→ Aim: Repeat each line exactly as it is written.

→ Dataset rows:
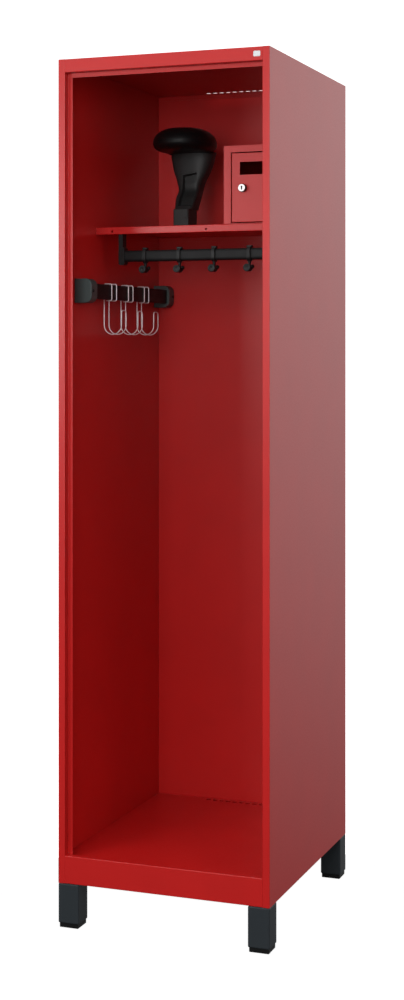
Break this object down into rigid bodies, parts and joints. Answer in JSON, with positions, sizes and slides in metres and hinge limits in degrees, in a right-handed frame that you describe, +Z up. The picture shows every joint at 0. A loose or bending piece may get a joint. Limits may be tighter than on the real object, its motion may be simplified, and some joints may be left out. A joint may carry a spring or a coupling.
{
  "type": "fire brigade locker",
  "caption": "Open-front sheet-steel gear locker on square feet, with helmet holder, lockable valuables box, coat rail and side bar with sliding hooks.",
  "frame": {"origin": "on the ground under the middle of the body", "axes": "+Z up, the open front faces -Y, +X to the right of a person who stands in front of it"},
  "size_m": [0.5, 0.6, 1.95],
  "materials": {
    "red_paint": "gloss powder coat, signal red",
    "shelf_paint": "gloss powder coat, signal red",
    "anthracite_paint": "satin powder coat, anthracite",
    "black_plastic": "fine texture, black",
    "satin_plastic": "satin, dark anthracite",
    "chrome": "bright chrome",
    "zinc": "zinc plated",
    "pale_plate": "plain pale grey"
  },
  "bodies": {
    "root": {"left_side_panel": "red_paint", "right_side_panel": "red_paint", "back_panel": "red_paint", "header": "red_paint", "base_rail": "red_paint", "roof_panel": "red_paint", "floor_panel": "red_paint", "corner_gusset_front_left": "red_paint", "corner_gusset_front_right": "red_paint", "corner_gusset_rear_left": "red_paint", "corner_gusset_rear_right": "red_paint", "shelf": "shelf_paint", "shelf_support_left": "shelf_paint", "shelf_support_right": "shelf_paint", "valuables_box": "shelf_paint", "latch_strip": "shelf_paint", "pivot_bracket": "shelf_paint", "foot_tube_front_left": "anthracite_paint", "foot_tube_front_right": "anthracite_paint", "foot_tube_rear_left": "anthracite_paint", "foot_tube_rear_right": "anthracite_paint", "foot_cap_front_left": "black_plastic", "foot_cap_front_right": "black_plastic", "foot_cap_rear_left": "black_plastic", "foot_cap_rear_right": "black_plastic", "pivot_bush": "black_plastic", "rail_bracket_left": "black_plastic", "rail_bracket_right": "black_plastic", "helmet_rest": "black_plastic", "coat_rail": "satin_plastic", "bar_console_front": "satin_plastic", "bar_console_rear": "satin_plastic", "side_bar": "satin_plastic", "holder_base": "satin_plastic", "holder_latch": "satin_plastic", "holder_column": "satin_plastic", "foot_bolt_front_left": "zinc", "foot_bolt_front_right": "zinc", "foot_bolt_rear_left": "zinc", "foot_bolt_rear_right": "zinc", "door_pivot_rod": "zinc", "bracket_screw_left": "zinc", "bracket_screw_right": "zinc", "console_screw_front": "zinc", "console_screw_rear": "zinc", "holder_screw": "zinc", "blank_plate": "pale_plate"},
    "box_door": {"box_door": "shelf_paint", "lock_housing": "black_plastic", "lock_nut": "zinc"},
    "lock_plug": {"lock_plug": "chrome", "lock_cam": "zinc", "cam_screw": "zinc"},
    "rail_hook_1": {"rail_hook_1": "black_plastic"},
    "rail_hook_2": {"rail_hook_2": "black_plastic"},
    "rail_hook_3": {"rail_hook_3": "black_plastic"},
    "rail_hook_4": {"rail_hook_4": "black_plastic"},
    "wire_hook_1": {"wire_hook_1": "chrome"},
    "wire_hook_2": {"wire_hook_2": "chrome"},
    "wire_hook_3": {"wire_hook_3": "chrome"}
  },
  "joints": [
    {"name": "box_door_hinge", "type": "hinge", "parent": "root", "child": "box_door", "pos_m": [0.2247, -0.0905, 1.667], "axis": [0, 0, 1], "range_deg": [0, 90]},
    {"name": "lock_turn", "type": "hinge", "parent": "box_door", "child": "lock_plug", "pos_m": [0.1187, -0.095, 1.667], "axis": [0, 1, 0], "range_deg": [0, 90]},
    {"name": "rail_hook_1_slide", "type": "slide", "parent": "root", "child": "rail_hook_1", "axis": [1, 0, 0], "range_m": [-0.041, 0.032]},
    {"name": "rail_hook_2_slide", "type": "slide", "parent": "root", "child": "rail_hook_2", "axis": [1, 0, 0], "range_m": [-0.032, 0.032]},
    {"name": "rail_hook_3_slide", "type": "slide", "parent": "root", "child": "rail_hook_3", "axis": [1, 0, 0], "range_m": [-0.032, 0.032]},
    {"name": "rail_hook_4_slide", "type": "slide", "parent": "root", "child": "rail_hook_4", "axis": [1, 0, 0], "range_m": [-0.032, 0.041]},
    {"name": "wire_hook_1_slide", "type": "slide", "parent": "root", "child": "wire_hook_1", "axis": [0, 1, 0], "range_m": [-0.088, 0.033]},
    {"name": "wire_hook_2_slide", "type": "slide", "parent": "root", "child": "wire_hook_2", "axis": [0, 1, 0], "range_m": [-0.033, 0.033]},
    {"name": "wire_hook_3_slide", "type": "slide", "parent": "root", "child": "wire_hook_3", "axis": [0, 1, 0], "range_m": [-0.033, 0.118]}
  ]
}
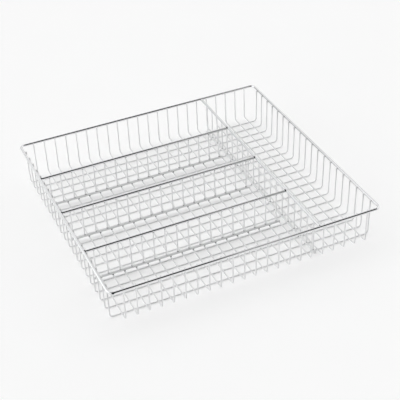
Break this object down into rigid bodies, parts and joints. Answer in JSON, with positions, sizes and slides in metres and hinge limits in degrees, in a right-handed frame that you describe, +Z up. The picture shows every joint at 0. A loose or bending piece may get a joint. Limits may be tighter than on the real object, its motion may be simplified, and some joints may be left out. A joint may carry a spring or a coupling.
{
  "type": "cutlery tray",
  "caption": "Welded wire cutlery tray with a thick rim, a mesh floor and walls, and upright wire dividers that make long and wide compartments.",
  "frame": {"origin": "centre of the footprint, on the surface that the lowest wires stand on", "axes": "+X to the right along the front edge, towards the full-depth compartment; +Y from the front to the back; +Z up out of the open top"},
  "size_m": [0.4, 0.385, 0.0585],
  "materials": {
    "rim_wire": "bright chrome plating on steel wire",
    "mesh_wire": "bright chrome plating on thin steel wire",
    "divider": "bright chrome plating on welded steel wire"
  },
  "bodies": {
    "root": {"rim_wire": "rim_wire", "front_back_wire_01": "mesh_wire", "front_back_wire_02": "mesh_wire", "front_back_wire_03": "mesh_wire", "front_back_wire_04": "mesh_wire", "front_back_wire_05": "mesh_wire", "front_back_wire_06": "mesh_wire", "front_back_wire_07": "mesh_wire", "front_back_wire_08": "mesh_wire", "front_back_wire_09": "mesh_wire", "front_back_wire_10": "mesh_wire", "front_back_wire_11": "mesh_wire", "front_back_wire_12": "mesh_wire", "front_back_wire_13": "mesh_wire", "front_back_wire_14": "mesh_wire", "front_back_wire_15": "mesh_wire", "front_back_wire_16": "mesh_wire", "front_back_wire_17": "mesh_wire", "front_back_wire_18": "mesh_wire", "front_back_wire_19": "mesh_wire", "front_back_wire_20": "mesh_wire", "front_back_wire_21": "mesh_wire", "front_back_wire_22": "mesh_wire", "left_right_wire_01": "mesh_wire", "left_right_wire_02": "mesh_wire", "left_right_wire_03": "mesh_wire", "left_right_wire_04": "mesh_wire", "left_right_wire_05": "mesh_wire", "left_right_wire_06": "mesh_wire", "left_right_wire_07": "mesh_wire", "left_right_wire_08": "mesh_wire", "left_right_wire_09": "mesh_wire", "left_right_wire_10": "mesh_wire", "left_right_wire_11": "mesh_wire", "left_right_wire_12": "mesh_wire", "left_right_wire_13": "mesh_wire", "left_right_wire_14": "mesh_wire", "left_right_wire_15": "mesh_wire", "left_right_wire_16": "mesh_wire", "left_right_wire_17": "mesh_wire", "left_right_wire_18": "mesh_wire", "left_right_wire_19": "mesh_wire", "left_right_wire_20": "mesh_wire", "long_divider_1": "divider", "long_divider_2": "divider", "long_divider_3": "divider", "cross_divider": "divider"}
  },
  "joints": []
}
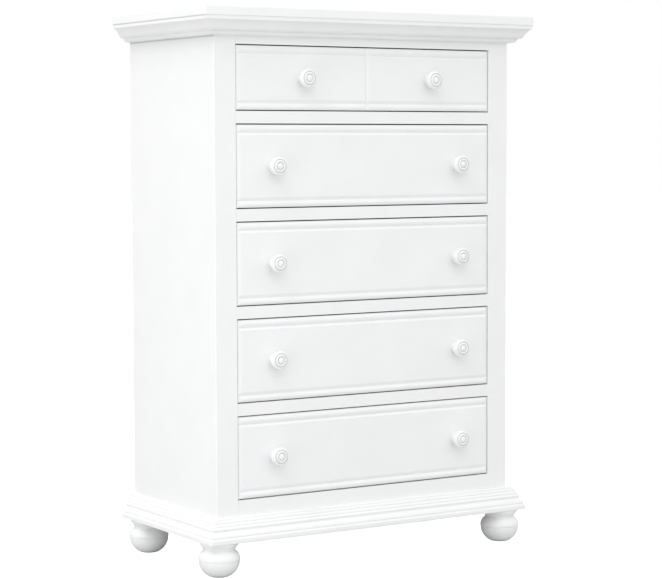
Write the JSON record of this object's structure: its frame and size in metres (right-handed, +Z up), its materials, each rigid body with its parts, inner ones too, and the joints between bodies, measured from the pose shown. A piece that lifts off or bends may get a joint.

→ In response:
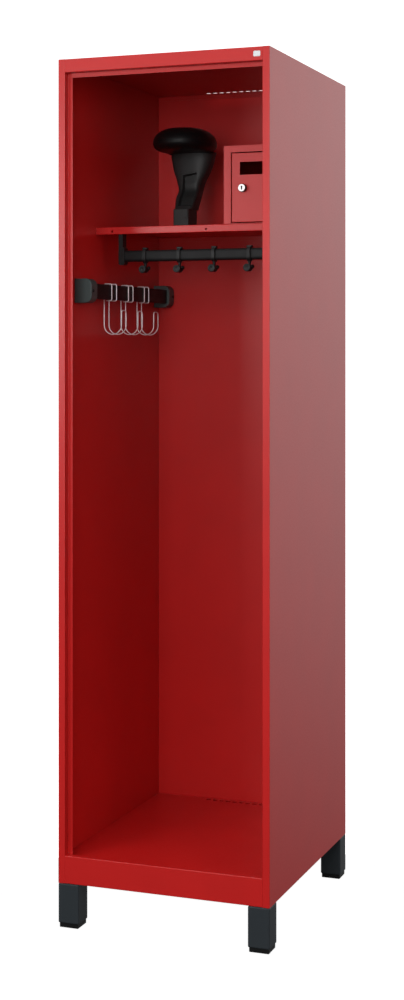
Break this object down into rigid bodies, parts and joints. Answer in JSON, with positions, sizes and slides in metres and hinge limits in degrees, in a right-handed frame that you describe, +Z up. The picture shows every joint at 0. A loose or bending piece may get a joint. Limits may be tighter than on the real object, its motion may be simplified, and some joints may be left out. A joint may carry a spring or a coupling.
{
  "type": "fire brigade locker",
  "caption": "Open-front sheet-steel gear locker on square feet, with helmet holder, lockable valuables box, coat rail and side bar with sliding hooks.",
  "frame": {"origin": "on the ground under the middle of the body", "axes": "+Z up, the open front faces -Y, +X to the right of a person who stands in front of it"},
  "size_m": [0.5, 0.6, 1.95],
  "materials": {
    "red_paint": "gloss powder coat, signal red",
    "shelf_paint": "gloss powder coat, signal red",
    "anthracite_paint": "satin powder coat, anthracite",
    "black_plastic": "fine texture, black",
    "satin_plastic": "satin, dark anthracite",
    "chrome": "bright chrome",
    "zinc": "zinc plated",
    "pale_plate": "plain pale grey"
  },
  "bodies": {
    "root": {"left_side_panel": "red_paint", "right_side_panel": "red_paint", "back_panel": "red_paint", "header": "red_paint", "base_rail": "red_paint", "roof_panel": "red_paint", "floor_panel": "red_paint", "corner_gusset_front_left": "red_paint", "corner_gusset_front_right": "red_paint", "corner_gusset_rear_left": "red_paint", "corner_gusset_rear_right": "red_paint", "shelf": "shelf_paint", "shelf_support_left": "shelf_paint", "shelf_support_right": "shelf_paint", "valuables_box": "shelf_paint", "latch_strip": "shelf_paint", "pivot_bracket": "shelf_paint", "foot_tube_front_left": "anthracite_paint", "foot_tube_front_right": "anthracite_paint", "foot_tube_rear_left": "anthracite_paint", "foot_tube_rear_right": "anthracite_paint", "foot_cap_front_left": "black_plastic", "foot_cap_front_right": "black_plastic", "foot_cap_rear_left": "black_plastic", "foot_cap_rear_right": "black_plastic", "pivot_bush": "black_plastic", "rail_bracket_left": "black_plastic", "rail_bracket_right": "black_plastic", "helmet_rest": "black_plastic", "coat_rail": "satin_plastic", "bar_console_front": "satin_plastic", "bar_console_rear": "satin_plastic", "side_bar": "satin_plastic", "holder_base": "satin_plastic", "holder_latch": "satin_plastic", "holder_column": "satin_plastic", "foot_bolt_front_left": "zinc", "foot_bolt_front_right": "zinc", "foot_bolt_rear_left": "zinc", "foot_bolt_rear_right": "zinc", "door_pivot_rod": "zinc", "bracket_screw_left": "zinc", "bracket_screw_right": "zinc", "console_screw_front": "zinc", "console_screw_rear": "zinc", "holder_screw": "zinc", "blank_plate": "pale_plate"},
    "box_door": {"box_door": "shelf_paint", "lock_housing": "black_plastic", "lock_nut": "zinc"},
    "lock_plug": {"lock_plug": "chrome", "lock_cam": "zinc", "cam_screw": "zinc"},
    "rail_hook_1": {"rail_hook_1": "black_plastic"},
    "rail_hook_2": {"rail_hook_2": "black_plastic"},
    "rail_hook_3": {"rail_hook_3": "black_plastic"},
    "rail_hook_4": {"rail_hook_4": "black_plastic"},
    "wire_hook_1": {"wire_hook_1": "chrome"},
    "wire_hook_2": {"wire_hook_2": "chrome"},
    "wire_hook_3": {"wire_hook_3": "chrome"}
  },
  "joints": [
    {"name": "box_door_hinge", "type": "hinge", "parent": "root", "child": "box_door", "pos_m": [0.2247, -0.0905, 1.667], "axis": [0, 0, 1], "range_deg": [0, 90]},
    {"name": "lock_turn", "type": "hinge", "parent": "box_door", "child": "lock_plug", "pos_m": [0.1187, -0.095, 1.667], "axis": [0, 1, 0], "range_deg": [0, 90]},
    {"name": "rail_hook_1_slide", "type": "slide", "parent": "root", "child": "rail_hook_1", "axis": [1, 0, 0], "range_m": [-0.041, 0.032]},
    {"name": "rail_hook_2_slide", "type": "slide", "parent": "root", "child": "rail_hook_2", "axis": [1, 0, 0], "range_m": [-0.032, 0.032]},
    {"name": "rail_hook_3_slide", "type": "slide", "parent": "root", "child": "rail_hook_3", "axis": [1, 0, 0], "range_m": [-0.032, 0.032]},
    {"name": "rail_hook_4_slide", "type": "slide", "parent": "root", "child": "rail_hook_4", "axis": [1, 0, 0], "range_m": [-0.032, 0.041]},
    {"name": "wire_hook_1_slide", "type": "slide", "parent": "root", "child": "wire_hook_1", "axis": [0, 1, 0], "range_m": [-0.088, 0.033]},
    {"name": "wire_hook_2_slide", "type": "slide", "parent": "root", "child": "wire_hook_2", "axis": [0, 1, 0], "range_m": [-0.033, 0.033]},
    {"name": "wire_hook_3_slide", "type": "slide", "parent": "root", "child": "wire_hook_3", "axis": [0, 1, 0], "range_m": [-0.033, 0.118]}
  ]
}
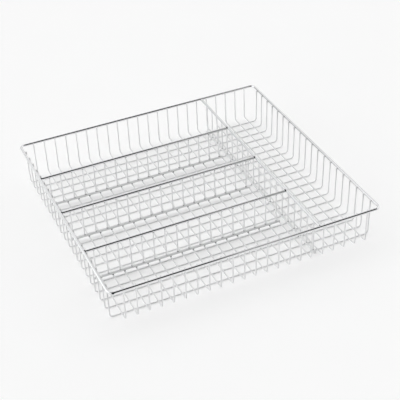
Break this object down into rigid bodies, parts and joints. Answer in JSON, with positions, sizes and slides in metres and hinge limits in degrees, in a right-handed frame that you describe, +Z up. The picture shows every joint at 0. A loose or bending piece may get a joint. Limits may be tighter than on the real object, its motion may be simplified, and some joints may be left out. A joint may carry a spring or a coupling.
{
  "type": "cutlery tray",
  "caption": "Welded wire cutlery tray with a thick rim, a mesh floor and walls, and upright wire dividers that make long and wide compartments.",
  "frame": {"origin": "centre of the footprint, on the surface that the lowest wires stand on", "axes": "+X to the right along the front edge, towards the full-depth compartment; +Y from the front to the back; +Z up out of the open top"},
  "size_m": [0.4, 0.385, 0.0585],
  "materials": {
    "rim_wire": "bright chrome plating on steel wire",
    "mesh_wire": "bright chrome plating on thin steel wire",
    "divider": "bright chrome plating on welded steel wire"
  },
  "bodies": {
    "root": {"rim_wire": "rim_wire", "front_back_wire_01": "mesh_wire", "front_back_wire_02": "mesh_wire", "front_back_wire_03": "mesh_wire", "front_back_wire_04": "mesh_wire", "front_back_wire_05": "mesh_wire", "front_back_wire_06": "mesh_wire", "front_back_wire_07": "mesh_wire", "front_back_wire_08": "mesh_wire", "front_back_wire_09": "mesh_wire", "front_back_wire_10": "mesh_wire", "front_back_wire_11": "mesh_wire", "front_back_wire_12": "mesh_wire", "front_back_wire_13": "mesh_wire", "front_back_wire_14": "mesh_wire", "front_back_wire_15": "mesh_wire", "front_back_wire_16": "mesh_wire", "front_back_wire_17": "mesh_wire", "front_back_wire_18": "mesh_wire", "front_back_wire_19": "mesh_wire", "front_back_wire_20": "mesh_wire", "front_back_wire_21": "mesh_wire", "front_back_wire_22": "mesh_wire", "left_right_wire_01": "mesh_wire", "left_right_wire_02": "mesh_wire", "left_right_wire_03": "mesh_wire", "left_right_wire_04": "mesh_wire", "left_right_wire_05": "mesh_wire", "left_right_wire_06": "mesh_wire", "left_right_wire_07": "mesh_wire", "left_right_wire_08": "mesh_wire", "left_right_wire_09": "mesh_wire", "left_right_wire_10": "mesh_wire", "left_right_wire_11": "mesh_wire", "left_right_wire_12": "mesh_wire", "left_right_wire_13": "mesh_wire", "left_right_wire_14": "mesh_wire", "left_right_wire_15": "mesh_wire", "left_right_wire_16": "mesh_wire", "left_right_wire_17": "mesh_wire", "left_right_wire_18": "mesh_wire", "left_right_wire_19": "mesh_wire", "left_right_wire_20": "mesh_wire", "long_divider_1": "divider", "long_divider_2": "divider", "long_divider_3": "divider", "cross_divider": "divider"}
  },
  "joints": []
}
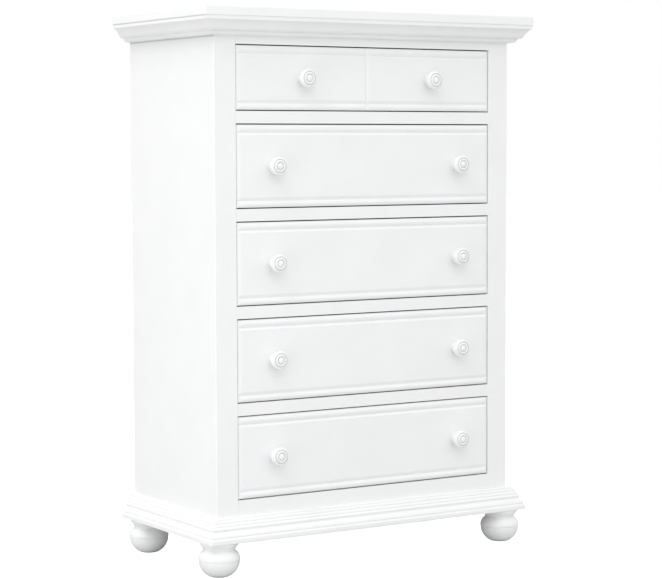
Write the JSON record of this object's structure: its frame and size in metres (right-handed, +Z up), its materials, each rigid body with its parts, inner ones too, and the joints between bodies, measured from the pose shown. A piece that lifts off or bends may get a joint.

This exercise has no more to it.